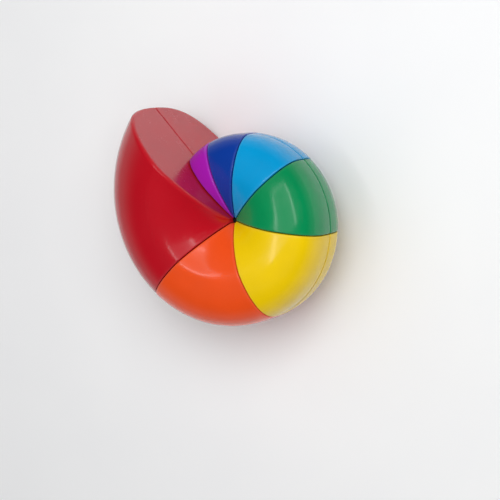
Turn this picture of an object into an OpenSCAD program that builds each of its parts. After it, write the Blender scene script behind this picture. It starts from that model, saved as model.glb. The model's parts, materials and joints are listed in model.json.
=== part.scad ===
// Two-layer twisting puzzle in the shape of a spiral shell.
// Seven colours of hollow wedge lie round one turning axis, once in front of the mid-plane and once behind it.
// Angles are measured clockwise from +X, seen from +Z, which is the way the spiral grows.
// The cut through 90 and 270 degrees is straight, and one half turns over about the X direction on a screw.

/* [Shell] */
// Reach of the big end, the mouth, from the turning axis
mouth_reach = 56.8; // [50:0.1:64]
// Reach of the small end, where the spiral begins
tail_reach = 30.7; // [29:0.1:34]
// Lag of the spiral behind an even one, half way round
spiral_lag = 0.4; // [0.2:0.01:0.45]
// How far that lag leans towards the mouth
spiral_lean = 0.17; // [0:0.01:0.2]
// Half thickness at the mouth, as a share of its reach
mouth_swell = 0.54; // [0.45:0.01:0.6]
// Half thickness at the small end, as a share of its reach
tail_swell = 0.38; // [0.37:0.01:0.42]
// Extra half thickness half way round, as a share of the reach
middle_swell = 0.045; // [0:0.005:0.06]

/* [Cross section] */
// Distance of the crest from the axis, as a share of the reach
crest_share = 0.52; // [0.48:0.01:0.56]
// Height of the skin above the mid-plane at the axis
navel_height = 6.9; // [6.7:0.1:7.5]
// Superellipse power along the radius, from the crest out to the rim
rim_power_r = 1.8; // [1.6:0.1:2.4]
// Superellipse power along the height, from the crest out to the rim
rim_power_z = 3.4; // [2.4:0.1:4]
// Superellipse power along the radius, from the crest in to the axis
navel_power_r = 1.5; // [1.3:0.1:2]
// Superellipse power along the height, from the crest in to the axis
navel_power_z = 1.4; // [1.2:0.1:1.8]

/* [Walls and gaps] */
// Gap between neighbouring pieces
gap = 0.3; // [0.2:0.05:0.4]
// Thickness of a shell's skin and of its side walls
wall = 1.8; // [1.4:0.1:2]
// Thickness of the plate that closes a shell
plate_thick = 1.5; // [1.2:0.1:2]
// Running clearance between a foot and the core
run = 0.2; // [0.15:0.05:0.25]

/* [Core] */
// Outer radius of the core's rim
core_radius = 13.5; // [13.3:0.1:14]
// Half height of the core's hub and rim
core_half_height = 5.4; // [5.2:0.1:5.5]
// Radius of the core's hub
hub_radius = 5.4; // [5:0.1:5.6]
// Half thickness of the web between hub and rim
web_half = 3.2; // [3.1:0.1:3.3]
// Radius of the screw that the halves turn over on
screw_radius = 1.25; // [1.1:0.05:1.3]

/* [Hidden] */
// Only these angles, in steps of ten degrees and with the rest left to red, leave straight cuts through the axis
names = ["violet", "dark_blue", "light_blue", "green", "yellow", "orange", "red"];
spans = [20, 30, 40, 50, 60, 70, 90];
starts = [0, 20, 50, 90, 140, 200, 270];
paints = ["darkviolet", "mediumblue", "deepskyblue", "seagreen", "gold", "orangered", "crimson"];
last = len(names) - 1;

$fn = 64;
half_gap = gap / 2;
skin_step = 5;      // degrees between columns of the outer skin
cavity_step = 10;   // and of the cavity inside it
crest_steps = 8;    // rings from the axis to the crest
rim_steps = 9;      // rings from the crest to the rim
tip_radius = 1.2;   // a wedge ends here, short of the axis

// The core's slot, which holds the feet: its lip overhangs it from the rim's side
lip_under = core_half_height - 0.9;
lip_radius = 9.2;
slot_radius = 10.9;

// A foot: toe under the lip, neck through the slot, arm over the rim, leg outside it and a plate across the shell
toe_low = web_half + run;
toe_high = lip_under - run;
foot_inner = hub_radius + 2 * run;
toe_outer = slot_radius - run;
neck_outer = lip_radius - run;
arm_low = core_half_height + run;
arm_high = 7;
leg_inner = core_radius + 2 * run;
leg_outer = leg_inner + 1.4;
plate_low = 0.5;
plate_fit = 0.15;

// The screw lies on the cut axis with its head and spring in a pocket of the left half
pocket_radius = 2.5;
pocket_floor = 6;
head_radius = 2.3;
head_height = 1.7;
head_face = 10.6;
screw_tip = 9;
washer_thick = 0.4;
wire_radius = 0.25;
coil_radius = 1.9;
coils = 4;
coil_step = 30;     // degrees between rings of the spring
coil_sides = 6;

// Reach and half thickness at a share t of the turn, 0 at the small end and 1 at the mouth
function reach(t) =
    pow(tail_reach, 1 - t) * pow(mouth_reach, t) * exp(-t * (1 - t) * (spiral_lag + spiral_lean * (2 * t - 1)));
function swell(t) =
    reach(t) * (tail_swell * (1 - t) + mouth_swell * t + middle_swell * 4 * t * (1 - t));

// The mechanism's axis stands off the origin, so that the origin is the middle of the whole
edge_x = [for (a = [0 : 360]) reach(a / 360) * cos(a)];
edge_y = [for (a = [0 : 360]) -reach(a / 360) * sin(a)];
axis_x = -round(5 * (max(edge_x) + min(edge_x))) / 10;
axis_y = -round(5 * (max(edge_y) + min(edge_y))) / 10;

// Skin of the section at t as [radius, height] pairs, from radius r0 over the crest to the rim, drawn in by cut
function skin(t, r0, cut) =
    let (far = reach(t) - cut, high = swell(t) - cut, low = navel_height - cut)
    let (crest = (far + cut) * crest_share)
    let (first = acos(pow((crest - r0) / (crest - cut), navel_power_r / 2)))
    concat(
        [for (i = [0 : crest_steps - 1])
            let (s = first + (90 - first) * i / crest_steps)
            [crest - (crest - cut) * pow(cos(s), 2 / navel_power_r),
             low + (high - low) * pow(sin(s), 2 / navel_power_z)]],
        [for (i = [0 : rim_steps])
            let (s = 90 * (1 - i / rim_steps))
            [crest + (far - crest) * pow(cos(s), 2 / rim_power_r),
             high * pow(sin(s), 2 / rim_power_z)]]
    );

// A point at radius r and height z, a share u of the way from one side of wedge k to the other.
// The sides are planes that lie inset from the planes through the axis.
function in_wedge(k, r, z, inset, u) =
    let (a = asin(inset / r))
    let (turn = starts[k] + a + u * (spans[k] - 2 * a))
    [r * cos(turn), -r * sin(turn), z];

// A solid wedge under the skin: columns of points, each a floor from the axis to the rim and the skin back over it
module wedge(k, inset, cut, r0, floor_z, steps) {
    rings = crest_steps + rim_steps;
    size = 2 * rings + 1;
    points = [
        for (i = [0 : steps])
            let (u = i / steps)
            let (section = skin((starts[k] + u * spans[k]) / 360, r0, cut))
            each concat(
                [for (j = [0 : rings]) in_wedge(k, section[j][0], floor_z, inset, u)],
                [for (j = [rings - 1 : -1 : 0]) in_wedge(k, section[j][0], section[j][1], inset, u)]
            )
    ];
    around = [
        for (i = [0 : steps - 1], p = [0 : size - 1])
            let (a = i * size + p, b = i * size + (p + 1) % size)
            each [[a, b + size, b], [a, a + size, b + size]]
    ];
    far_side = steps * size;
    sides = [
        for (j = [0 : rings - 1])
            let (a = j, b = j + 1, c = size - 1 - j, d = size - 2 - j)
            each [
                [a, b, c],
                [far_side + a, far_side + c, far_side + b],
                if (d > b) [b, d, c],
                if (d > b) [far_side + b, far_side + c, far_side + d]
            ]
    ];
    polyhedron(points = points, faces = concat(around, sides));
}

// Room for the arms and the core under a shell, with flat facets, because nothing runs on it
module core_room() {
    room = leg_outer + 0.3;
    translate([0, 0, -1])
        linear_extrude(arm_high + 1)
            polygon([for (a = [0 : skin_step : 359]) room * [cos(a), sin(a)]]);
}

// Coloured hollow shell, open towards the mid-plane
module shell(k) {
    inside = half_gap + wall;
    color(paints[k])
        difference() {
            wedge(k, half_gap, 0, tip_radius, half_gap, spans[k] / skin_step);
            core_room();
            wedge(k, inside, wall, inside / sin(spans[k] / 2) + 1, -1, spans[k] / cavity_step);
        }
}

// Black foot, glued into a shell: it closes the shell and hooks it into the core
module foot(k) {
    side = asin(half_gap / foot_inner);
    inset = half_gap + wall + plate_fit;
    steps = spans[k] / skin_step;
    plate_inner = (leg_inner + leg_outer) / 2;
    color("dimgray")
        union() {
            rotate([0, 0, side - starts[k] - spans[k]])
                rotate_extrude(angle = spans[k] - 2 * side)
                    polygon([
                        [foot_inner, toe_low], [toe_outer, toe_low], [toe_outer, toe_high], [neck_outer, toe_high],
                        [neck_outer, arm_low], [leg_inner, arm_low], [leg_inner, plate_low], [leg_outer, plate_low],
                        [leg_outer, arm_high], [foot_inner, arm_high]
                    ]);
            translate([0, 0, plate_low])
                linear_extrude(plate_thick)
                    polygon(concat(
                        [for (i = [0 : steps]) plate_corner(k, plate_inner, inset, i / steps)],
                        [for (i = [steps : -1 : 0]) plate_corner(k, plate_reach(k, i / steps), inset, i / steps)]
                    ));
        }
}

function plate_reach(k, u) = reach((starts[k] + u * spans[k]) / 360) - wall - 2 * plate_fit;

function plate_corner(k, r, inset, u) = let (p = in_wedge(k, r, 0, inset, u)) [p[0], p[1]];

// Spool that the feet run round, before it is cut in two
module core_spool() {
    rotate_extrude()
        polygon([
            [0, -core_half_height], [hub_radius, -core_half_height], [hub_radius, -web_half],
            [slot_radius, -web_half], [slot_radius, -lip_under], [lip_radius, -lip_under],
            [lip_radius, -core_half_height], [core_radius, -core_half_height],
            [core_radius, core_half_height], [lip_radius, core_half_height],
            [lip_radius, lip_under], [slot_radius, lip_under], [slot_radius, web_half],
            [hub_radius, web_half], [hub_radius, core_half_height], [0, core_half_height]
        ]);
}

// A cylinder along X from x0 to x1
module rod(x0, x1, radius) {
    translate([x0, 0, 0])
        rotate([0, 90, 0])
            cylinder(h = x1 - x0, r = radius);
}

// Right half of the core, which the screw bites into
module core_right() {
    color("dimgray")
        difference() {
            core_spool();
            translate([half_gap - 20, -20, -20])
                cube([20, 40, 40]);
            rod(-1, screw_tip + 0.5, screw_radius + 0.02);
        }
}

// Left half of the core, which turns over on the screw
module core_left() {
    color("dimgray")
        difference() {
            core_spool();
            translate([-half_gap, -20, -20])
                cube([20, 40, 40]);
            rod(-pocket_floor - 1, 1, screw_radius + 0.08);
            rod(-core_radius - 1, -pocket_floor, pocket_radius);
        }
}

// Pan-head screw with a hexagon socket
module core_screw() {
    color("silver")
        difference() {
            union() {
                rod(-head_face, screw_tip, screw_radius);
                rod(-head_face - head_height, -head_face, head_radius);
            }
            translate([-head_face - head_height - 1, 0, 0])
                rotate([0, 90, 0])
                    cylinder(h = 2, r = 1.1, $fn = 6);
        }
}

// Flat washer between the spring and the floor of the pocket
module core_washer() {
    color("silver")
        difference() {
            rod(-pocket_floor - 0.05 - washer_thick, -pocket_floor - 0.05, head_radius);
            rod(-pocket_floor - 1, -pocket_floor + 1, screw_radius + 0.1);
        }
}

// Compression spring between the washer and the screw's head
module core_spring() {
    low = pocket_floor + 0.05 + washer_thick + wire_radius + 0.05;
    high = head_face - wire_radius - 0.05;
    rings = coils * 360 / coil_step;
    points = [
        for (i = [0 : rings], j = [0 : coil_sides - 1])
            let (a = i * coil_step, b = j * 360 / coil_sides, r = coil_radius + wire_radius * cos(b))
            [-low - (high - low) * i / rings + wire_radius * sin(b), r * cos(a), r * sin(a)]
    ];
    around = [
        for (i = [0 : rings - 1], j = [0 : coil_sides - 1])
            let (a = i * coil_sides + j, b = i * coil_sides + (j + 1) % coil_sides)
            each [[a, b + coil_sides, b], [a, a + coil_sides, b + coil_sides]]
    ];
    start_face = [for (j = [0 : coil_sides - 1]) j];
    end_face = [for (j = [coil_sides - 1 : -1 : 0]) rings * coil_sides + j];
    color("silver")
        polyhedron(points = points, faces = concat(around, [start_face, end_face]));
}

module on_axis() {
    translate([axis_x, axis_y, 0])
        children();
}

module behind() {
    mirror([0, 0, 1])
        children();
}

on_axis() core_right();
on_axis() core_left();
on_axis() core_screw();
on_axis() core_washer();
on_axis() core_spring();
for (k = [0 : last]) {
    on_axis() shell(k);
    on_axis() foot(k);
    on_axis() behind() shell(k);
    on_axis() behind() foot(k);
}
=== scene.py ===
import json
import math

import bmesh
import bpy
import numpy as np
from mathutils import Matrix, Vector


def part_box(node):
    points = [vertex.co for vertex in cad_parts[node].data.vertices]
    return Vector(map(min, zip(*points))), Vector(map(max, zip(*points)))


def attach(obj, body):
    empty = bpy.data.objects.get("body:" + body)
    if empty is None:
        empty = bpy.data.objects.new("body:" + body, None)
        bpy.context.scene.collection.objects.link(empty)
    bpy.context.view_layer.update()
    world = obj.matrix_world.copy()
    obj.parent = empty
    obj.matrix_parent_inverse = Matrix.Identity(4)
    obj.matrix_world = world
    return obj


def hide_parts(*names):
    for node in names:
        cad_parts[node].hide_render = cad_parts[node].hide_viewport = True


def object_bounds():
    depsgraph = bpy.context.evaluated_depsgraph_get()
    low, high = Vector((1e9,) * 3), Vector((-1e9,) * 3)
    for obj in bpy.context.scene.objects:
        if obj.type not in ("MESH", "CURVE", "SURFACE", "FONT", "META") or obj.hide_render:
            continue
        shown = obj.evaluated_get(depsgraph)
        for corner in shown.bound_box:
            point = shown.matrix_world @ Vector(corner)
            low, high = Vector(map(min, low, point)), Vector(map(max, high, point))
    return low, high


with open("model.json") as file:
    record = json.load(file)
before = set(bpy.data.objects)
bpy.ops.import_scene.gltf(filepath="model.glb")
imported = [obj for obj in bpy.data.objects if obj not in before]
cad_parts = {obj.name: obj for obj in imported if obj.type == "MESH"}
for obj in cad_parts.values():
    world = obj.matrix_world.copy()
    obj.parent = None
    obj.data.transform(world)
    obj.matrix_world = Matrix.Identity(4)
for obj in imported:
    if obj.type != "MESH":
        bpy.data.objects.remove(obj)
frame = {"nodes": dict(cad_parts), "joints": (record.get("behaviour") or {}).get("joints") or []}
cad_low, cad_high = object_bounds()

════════

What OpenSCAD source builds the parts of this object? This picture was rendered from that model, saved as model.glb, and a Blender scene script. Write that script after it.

════════

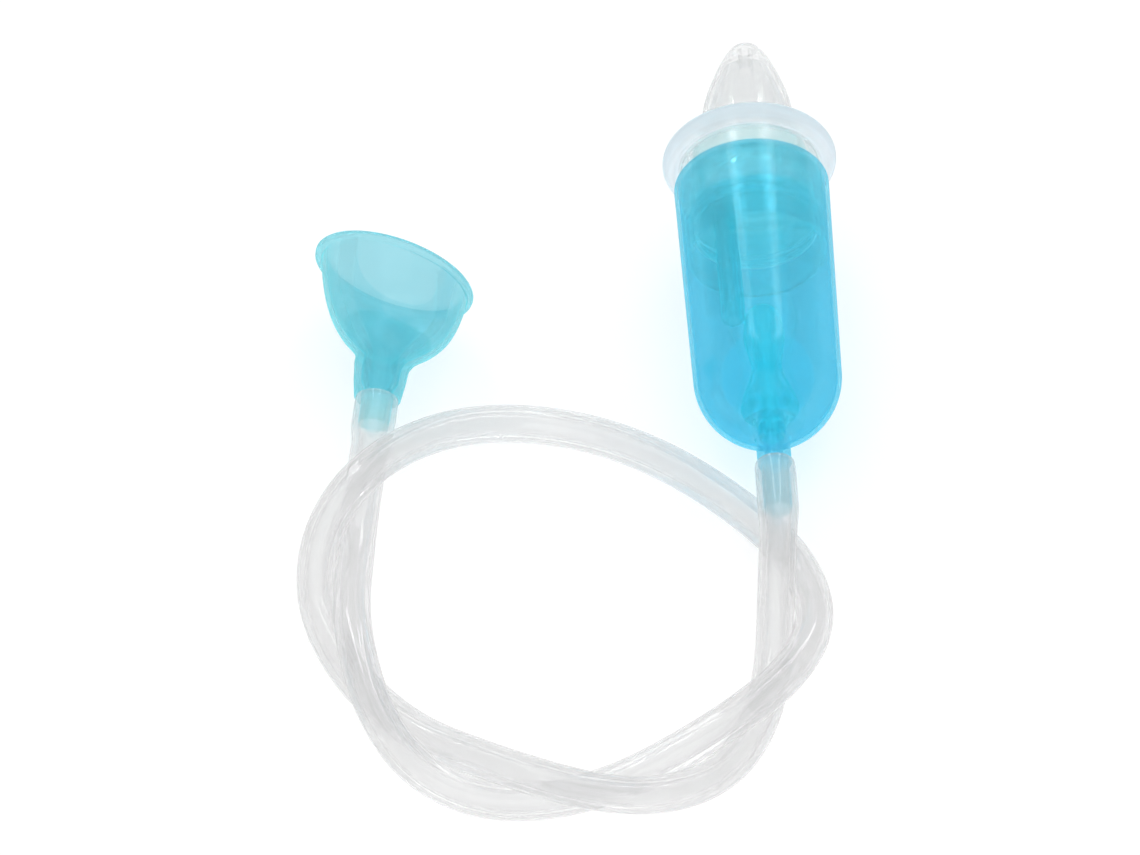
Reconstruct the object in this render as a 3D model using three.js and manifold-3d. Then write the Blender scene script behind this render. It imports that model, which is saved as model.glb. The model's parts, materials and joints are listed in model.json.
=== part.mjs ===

════════

(TO DO) Pick out all the lines with the word "materials" in them and copy them.

(ANSWER TO THIS EXERCISE)
Turn this picture of an object into an OpenSCAD program that builds each of its parts. After it, write the Blender scene script behind this picture. It starts from that model, saved as model.glb. The model's parts, materials and joints are listed in model.json.
Reconstruct the object in this render as a 3D model using three.js and manifold-3d. Then write the Blender scene script behind this render. It imports that model, which is saved as model.glb. The model's parts, materials and joints are listed in model.json.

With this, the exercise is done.